Jack Liffey stuck out his hand with a smile and she seemed startled but took it briefly and limply, and then poured the coffee and hurried away.
“You got to get used to things being different in different communities, Jack.”
He was about to mention the big difference of the black eye, and then decided he could use the money for this job and let it go. “Do you have any idea where Ramon has gone?”
“Yeah, it’s a Korean cult with a headquarters in Hollywood. They think the world is going to come to an end at summer solstice next year. God knows what they’ll have their members doing to get ready for it.”
“You know, 1 don’t kidnap kids, or deprogram.”
“He’s a minor. He’s got to come home.”
Leon agreed to a fee and gave him an address for the cult, and Jack Liffey finished off his coffee in one long pull so he could get out of there and think about this job and all the ambivalences trotting up around him like pit bulls.
“One thing, Leon. Remember that football player you demolished at Stinkey’s?”
“Sure.” He grinned, and there was almost enjoyment in it. “His parents threatened to sue me until they saw how ludicrous it would
look in court, Goliath standing beside me.”
“What was it about?”
“He called me a faggot.”
“Were you the thief?” Jack Liffey added lightly, as if it hardly mattered.
Leon stared back at him for a long time. “If I was, you rich pricks deserved it.”
It took Jack Liffey several days to satisfy himself that Ramon Came had never joined the Hankook Gideon’s 300 Church of the Last Glorious Days. No one on earth but a hard-core Korean millenarian would get within hailing distance of those wild-eyed chanting loonies, he thought. It was probably a misdirection the boy had let slip to his father on purpose. Jack Liffey tried the Gay and Lesbian Alliance, on the obvious hunch, but the boy hadn’t gone there either. In a week he’d finally tracked the boy down to Zapata Graphics in Boyle Heights, an art center run by Liberation Theology nuns.
“I can’t let you see him, Mr. Liffey,” Sister Erasmus insisted in a cluttered studio where a number of young people labored away at silk-screen presses and other tasks. The sister was heavy-set and a bit frowzy, but seemed quite kindly.
She didn’t wear a habit or the airplane hat, none of them did anymore, but there was something about her that screamed nun at you, maybe the sense of peace and confidence.
“I promise you, I have never taken a child home against his or her will. Especially if there’s a danger of abuse. Ever. But Ramon is a minor and I’ve got to at least talk to him. I’m functioning here as an officer of the court.” That was gibberish but it often worked.
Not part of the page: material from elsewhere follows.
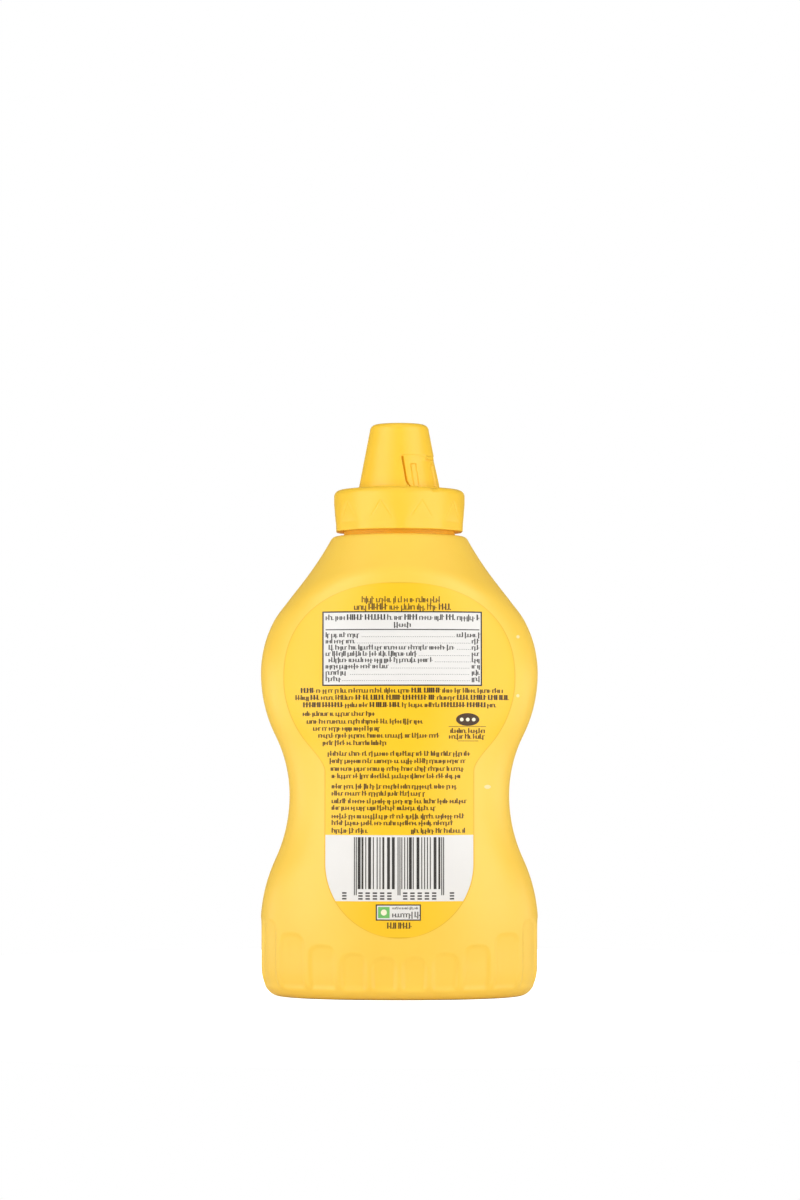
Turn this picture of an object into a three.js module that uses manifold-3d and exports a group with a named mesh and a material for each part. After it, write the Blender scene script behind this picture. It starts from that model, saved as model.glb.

“All right. You may talk to him, but only in my presence.”
She led him up a worn stairwell, past a lot of posters of brightly colored Mexican village scenes and cartoony low-rider sedans, the East L.A. trademark. She knocked politely and waited for an invitation before ushering him into a small studio with a cot and a tiny fridge in the corner. The resemblance was so obvious there was no doubt. He was like a slightly more Latino version of Leon, short and frail with soulful brown eyes and a very solemn demeanor.